At Hoover Tower, Chris Nichols greeted us. (If we'd gotten there sooner, we would have had us solve a Hissy Fit puzzle. Instead...) He gave us the rules to the game going on at the Oval: Those white floppy things had words written on them. Members of our team could run out on the field and try to read words. But if a Game Control person hit you with an inflatable hammer, you had to go back to the sidelines. (Some team members were filling in as hammerererers, too.)
Back at the Oval, I found out that Scott's asthma doesn't prevent him from sprinting. It just prevented him from doing long hikes. Me, I'm lousy at sprinting, and I don't have a respiratory excuse. I sat on the sidelines to gather data that the team brought back from the field. This took a while. Scott found out the hard way that photographing a ball cost a five-minute penalty. Jonathan had the bright idea of bringing note-taking equipment with him out to the field. This attracted the attention of the hammer patrol, however, who harassed him that much more. Once we had data, we headed back to the van, out of the morning drizzle.

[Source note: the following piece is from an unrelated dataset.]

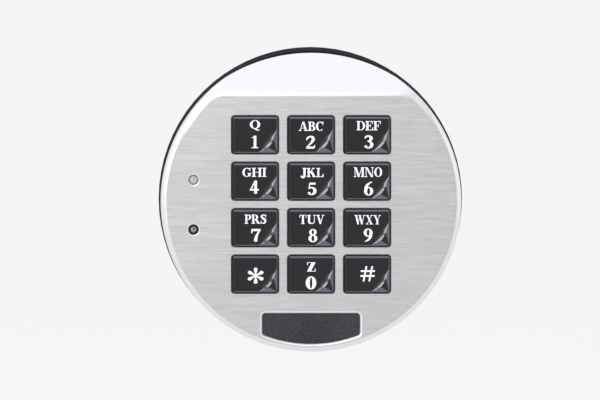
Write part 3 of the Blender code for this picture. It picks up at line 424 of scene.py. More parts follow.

In the van, we had many words+phrases to look over. These words and phrases seemed to come from various categories. There were a lot of Bond movies. And Oscar winner movies. And when we moved those aside, relations between other words became obvious--hey, it was words from the Star Trek intro. Words from an amendment in the Bill of Rights. We offerred to trade some data with Team XX-Rated, and they wanted to trade after they organized their data just a little more. So we organized our data just a little more... We never got around to trading data--patterns emerged.
There was a word/phrase/title/whatever missing from each category. I think we needed a hint from Game Control to get the last step: if the missing word was the second in its category, that meant to take the second letter from its name. Something like that.
I was asleep on my feet for the end party, as is typical for me.